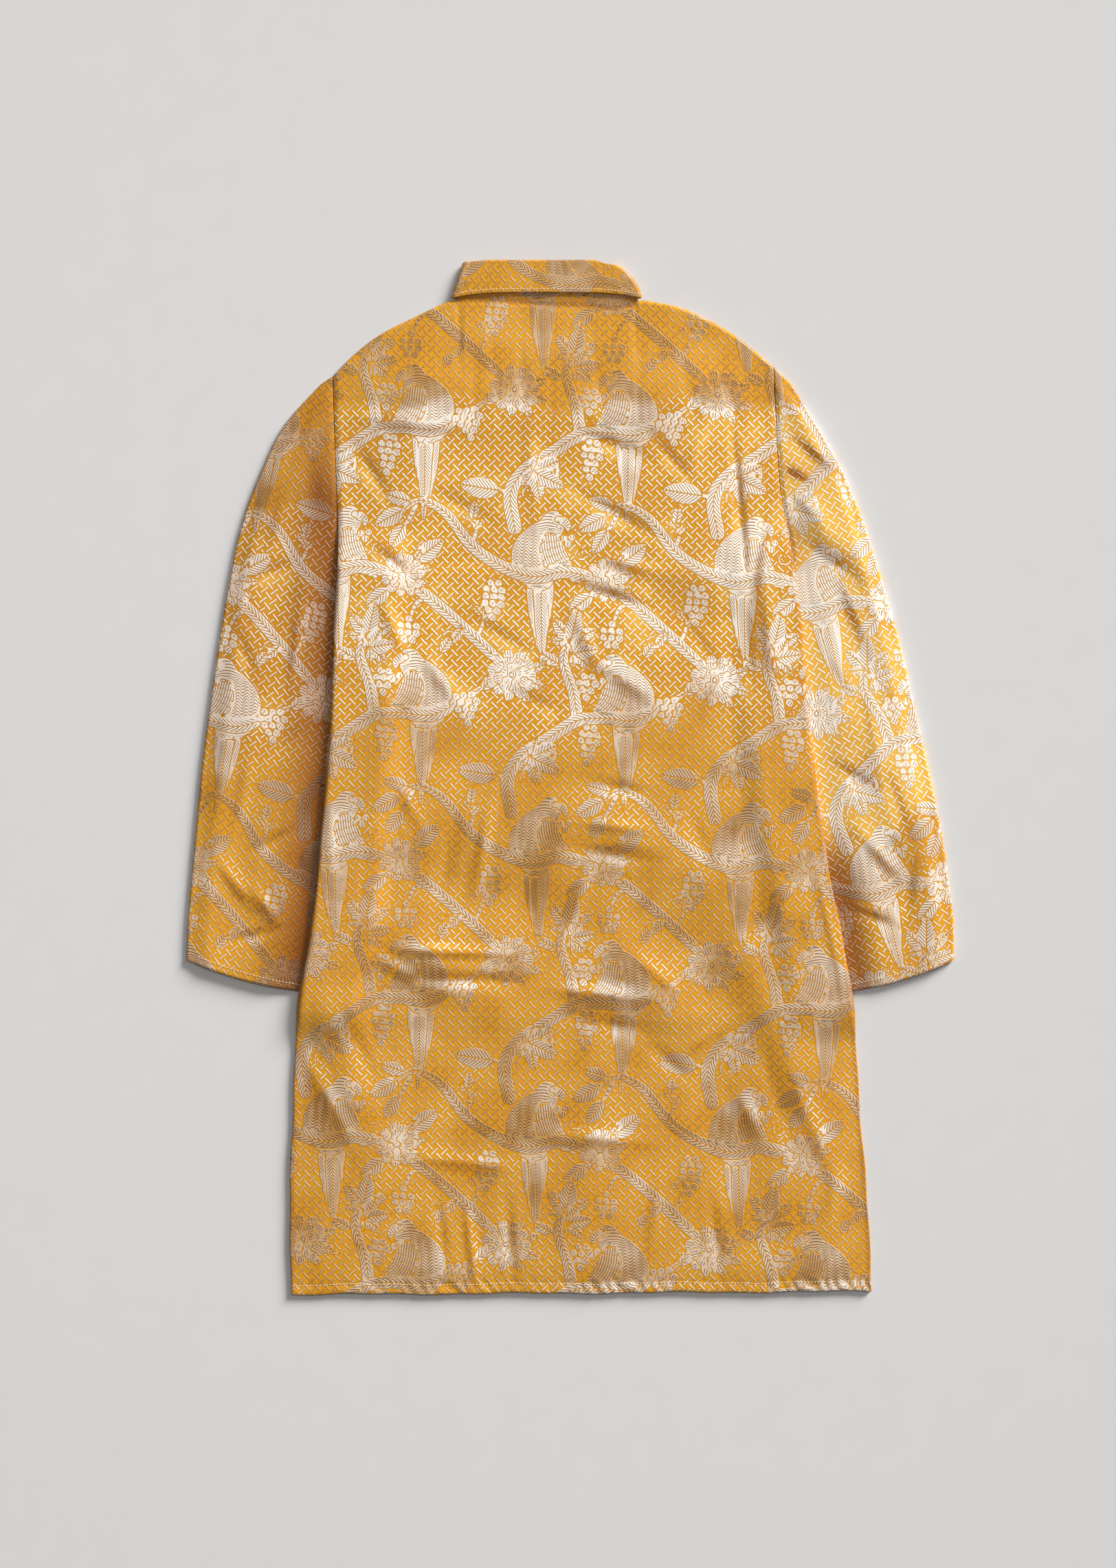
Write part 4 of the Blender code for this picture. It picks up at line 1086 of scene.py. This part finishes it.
def stitches(name, line, lift):
    """A row of stitches along a line of points on the cloth."""
    steps = np.linalg.norm(np.diff(line, axis=0), axis=1)
    at = np.concatenate([[0], np.cumsum(steps)]) * 1000
    bm = bmesh.new()
    for start in np.arange(0.4, at[-1] - STITCH_LENGTH, STITCH_PITCH):
        ends = (start, start + STITCH_LENGTH)
        a, b = [Vector([np.interp(x, at, line[:, k]) for k in range(3)]) for x in ends]
        middle = (a + b) / 2 + Vector((0, 0, lift / 1000))
        turn = (b - a).to_track_quat("X", "Z").to_matrix().to_4x4()
        size = Matrix.Diagonal((STITCH_LENGTH / 2000, THREAD_THICK / 2000, THREAD_THICK / 2000, 1))
        spot = Matrix.Translation(middle) @ turn @ size @ Matrix.Rotation(math.pi / 2, 4, "Y")
        bmesh.ops.create_uvsphere(bm, u_segments=6, v_segments=5, radius=1, matrix=spot)
    obj = put_in_scene(name, into_mesh(name, bm), pale_thread)
    obj.data.shade_smooth()
    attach(obj, "root")


middle_column = back_points[:, back_points.shape[1] // 2, 1]
hem_row = np.abs(middle_column - (HEM_SEAM + 1.7 - LENGTH / 2) / 1000)[: -len(TURN)].argmin()
collar_row = min(range(len(loop)), key=lambda k: abs(loop[k][0] - 0.1) + loop[k][1])
for name, line in (
    ("hem_stitching", back_points[hem_row, 4:-4]),
    ("left_cuff_stitching", cuff_rows[0]),
    ("right_cuff_stitching", cuff_rows[1]),
    ("collar_stitching", collar_points[collar_row]),
):
    stitches(name, line, STITCH_LIFT)
for number in BUTTONS:
    down = button_down(number)
    ring = np.array([place(a, down + b, STRIP_HEIGHT - 0.02) for a, b in BUTTONHOLE])
    stitches("buttonhole_stitching_%d" % number, ring, 0)

# Floor, light and camera: a plain pale floor, a soft key light from the upper right, a softbox
# above whose reflection lies on the upper back, and the camera straight overhead.
card, tree, shader = new_material("matt white card", Roughness=0.9)
two_shades(tree, shader, "TexNoise", "#D6D4D2", "#D9D7D5", Scale=40.0)
bm = bmesh.new()
bmesh.ops.create_grid(bm, x_segments=1, y_segments=1, size=6)
bmesh.ops.translate(bm, verts=bm.verts, vec=(0, 0, -0.0003))
floor = put_in_scene("floor", into_mesh("floor", bm), card)

UPPER_BACK = 0.242  # metres from the garment's middle towards the collar
Lamp = namedtuple("Lamp", "name x y z wide long watts")
LAMPS = rows_of(
    Lamp,
    ("softbox above", 0.0, UPPER_BACK, 2.0, 1.1, 0.36, 7.6), ("fill", 1.6, 1.8, 2.6, 2.0, 2.0, 5),
)
for lamp in LAMPS:
    light = bpy.data.lights.new(lamp.name, "AREA")
    light.shape = "RECTANGLE"
    light.size, light.size_y = lamp.wide, lamp.long
    light.energy = lamp.watts
    obj = put_in_scene(lamp.name, light)
    obj.location = (lamp.x, lamp.y, lamp.z)
    aim = Vector((0, UPPER_BACK, 0)) - obj.location
    obj.rotation_euler = aim.to_track_quat("-Z", "Y").to_euler()
    obj.visible_camera = False
key = bpy.data.lights.new("key", "SUN")
key.energy, key.angle = 5.4, math.radians(25)
aim = Vector((-1.0, -1.1, -0.6))
put_in_scene("key", key).rotation_euler = aim.to_track_quat("-Z", "Y").to_euler()
world = bpy.data.worlds.new("studio")
world.use_nodes = True
background = world.node_tree.nodes["Background"]
background.inputs["Color"].default_value = (0.97, 0.985, 1, 1)
background.inputs["Strength"].default_value = 0.16
bpy.context.scene.world = world
bpy.context.scene.view_settings.view_transform = "Standard"

CAMERA_HIGH, CLOTH_HIGH = 3.0, 0.005
PICTURE_LONG = 1.0657  # the picture's 2282 pixels at 0.467 mm of cloth each
SENSOR = 36
camera_data = bpy.data.cameras.new("camera")
camera_data.sensor_width = SENSOR
camera_data.lens = SENSOR * (CAMERA_HIGH - CLOTH_HIGH) / PICTURE_LONG
camera = put_in_scene("camera", camera_data)
camera.location = (-0.0082, -0.0042, CAMERA_HIGH)
bpy.context.scene.camera = camera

Task to carry out. Reproduce the complete data exactly as presented above.

Exercise answer.
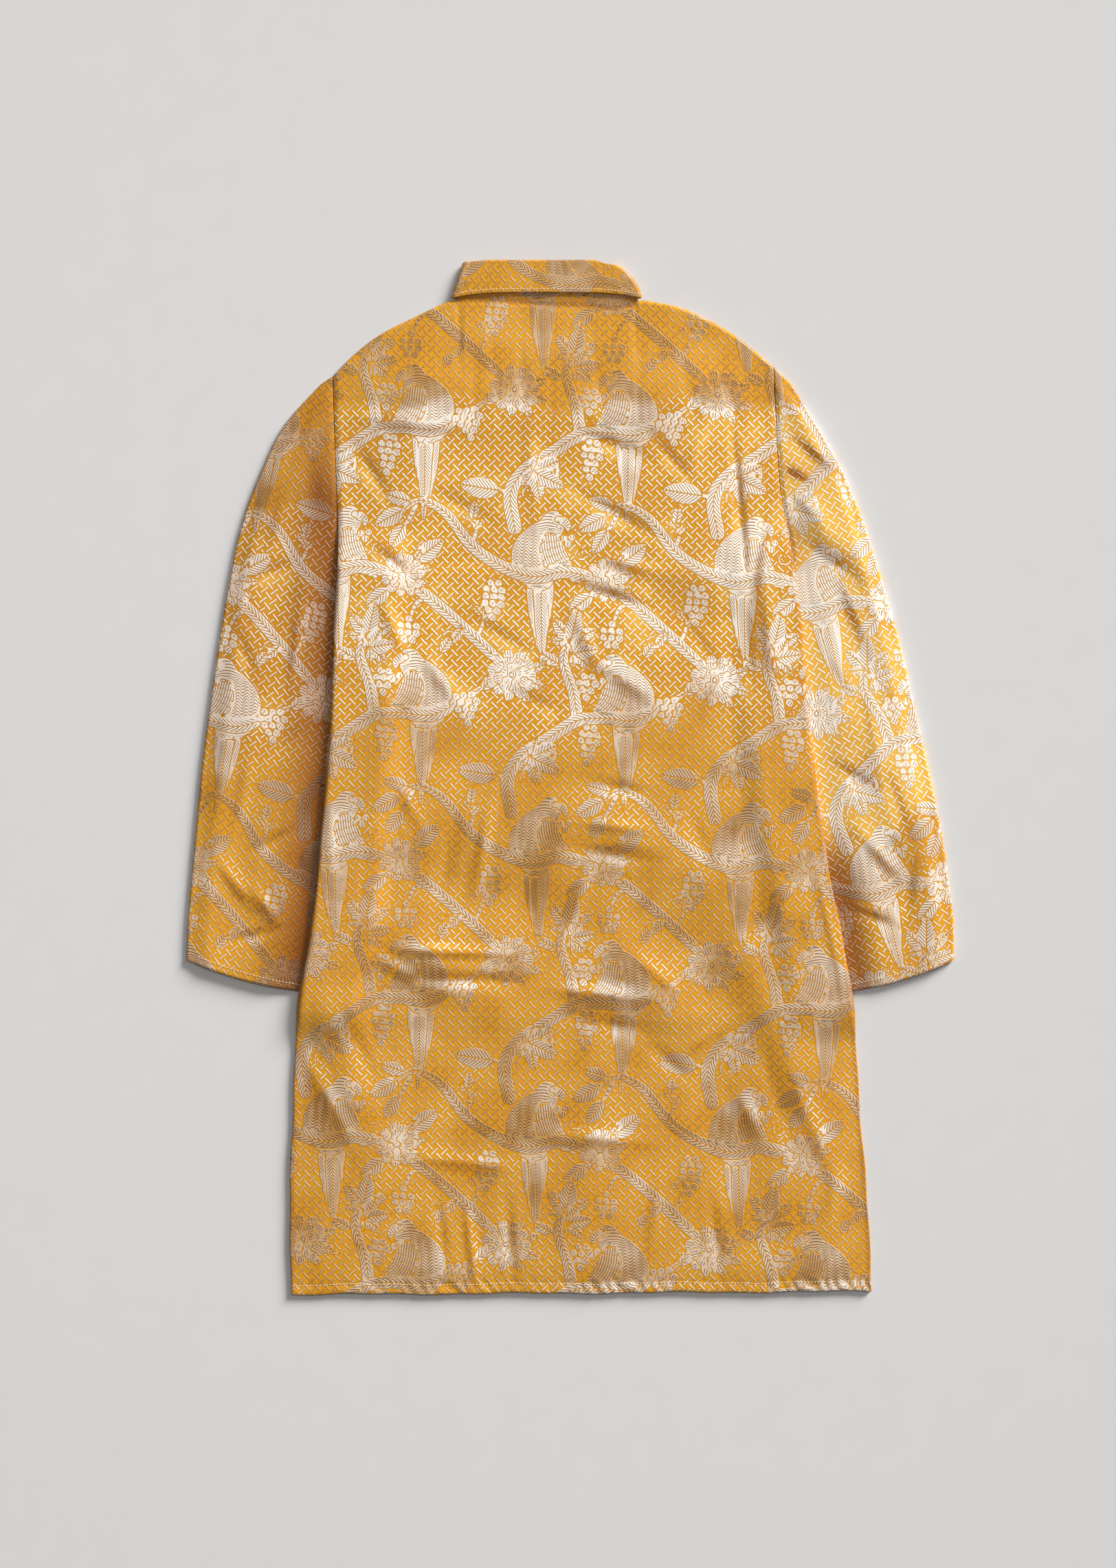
Write part 4 of the Blender code for this picture. It picks up at line 1086 of scene.py. This part finishes it.
def stitches(name, line, lift):
    """A row of stitches along a line of points on the cloth."""
    steps = np.linalg.norm(np.diff(line, axis=0), axis=1)
    at = np.concatenate([[0], np.cumsum(steps)]) * 1000
    bm = bmesh.new()
    for start in np.arange(0.4, at[-1] - STITCH_LENGTH, STITCH_PITCH):
        ends = (start, start + STITCH_LENGTH)
        a, b = [Vector([np.interp(x, at, line[:, k]) for k in range(3)]) for x in ends]
        middle = (a + b) / 2 + Vector((0, 0, lift / 1000))
        turn = (b - a).to_track_quat("X", "Z").to_matrix().to_4x4()
        size = Matrix.Diagonal((STITCH_LENGTH / 2000, THREAD_THICK / 2000, THREAD_THICK / 2000, 1))
        spot = Matrix.Translation(middle) @ turn @ size @ Matrix.Rotation(math.pi / 2, 4, "Y")
        bmesh.ops.create_uvsphere(bm, u_segments=6, v_segments=5, radius=1, matrix=spot)
    obj = put_in_scene(name, into_mesh(name, bm), pale_thread)
    obj.data.shade_smooth()
    attach(obj, "root")


middle_column = back_points[:, back_points.shape[1] // 2, 1]
hem_row = np.abs(middle_column - (HEM_SEAM + 1.7 - LENGTH / 2) / 1000)[: -len(TURN)].argmin()
collar_row = min(range(len(loop)), key=lambda k: abs(loop[k][0] - 0.1) + loop[k][1])
for name, line in (
    ("hem_stitching", back_points[hem_row, 4:-4]),
    ("left_cuff_stitching", cuff_rows[0]),
    ("right_cuff_stitching", cuff_rows[1]),
    ("collar_stitching", collar_points[collar_row]),
):
    stitches(name, line, STITCH_LIFT)
for number in BUTTONS:
    down = button_down(number)
    ring = np.array([place(a, down + b, STRIP_HEIGHT - 0.02) for a, b in BUTTONHOLE])
    stitches("buttonhole_stitching_%d" % number, ring, 0)

# Floor, light and camera: a plain pale floor, a soft key light from the upper right, a softbox
# above whose reflection lies on the upper back, and the camera straight overhead.
card, tree, shader = new_material("matt white card", Roughness=0.9)
two_shades(tree, shader, "TexNoise", "#D6D4D2", "#D9D7D5", Scale=40.0)
bm = bmesh.new()
bmesh.ops.create_grid(bm, x_segments=1, y_segments=1, size=6)
bmesh.ops.translate(bm, verts=bm.verts, vec=(0, 0, -0.0003))
floor = put_in_scene("floor", into_mesh("floor", bm), card)

UPPER_BACK = 0.242  # metres from the garment's middle towards the collar
Lamp = namedtuple("Lamp", "name x y z wide long watts")
LAMPS = rows_of(
    Lamp,
    ("softbox above", 0.0, UPPER_BACK, 2.0, 1.1, 0.36, 7.6), ("fill", 1.6, 1.8, 2.6, 2.0, 2.0, 5),
)
for lamp in LAMPS:
    light = bpy.data.lights.new(lamp.name, "AREA")
    light.shape = "RECTANGLE"
    light.size, light.size_y = lamp.wide, lamp.long
    light.energy = lamp.watts
    obj = put_in_scene(lamp.name, light)
    obj.location = (lamp.x, lamp.y, lamp.z)
    aim = Vector((0, UPPER_BACK, 0)) - obj.location
    obj.rotation_euler = aim.to_track_quat("-Z", "Y").to_euler()
    obj.visible_camera = False
key = bpy.data.lights.new("key", "SUN")
key.energy, key.angle = 5.4, math.radians(25)
aim = Vector((-1.0, -1.1, -0.6))
put_in_scene("key", key).rotation_euler = aim.to_track_quat("-Z", "Y").to_euler()
world = bpy.data.worlds.new("studio")
world.use_nodes = True
background = world.node_tree.nodes["Background"]
background.inputs["Color"].default_value = (0.97, 0.985, 1, 1)
background.inputs["Strength"].default_value = 0.16
bpy.context.scene.world = world
bpy.context.scene.view_settings.view_transform = "Standard"

CAMERA_HIGH, CLOTH_HIGH = 3.0, 0.005
PICTURE_LONG = 1.0657  # the picture's 2282 pixels at 0.467 mm of cloth each
SENSOR = 36
camera_data = bpy.data.cameras.new("camera")
camera_data.sensor_width = SENSOR
camera_data.lens = SENSOR * (CAMERA_HIGH - CLOTH_HIGH) / PICTURE_LONG
camera = put_in_scene("camera", camera_data)
camera.location = (-0.0082, -0.0042, CAMERA_HIGH)
bpy.context.scene.camera = camera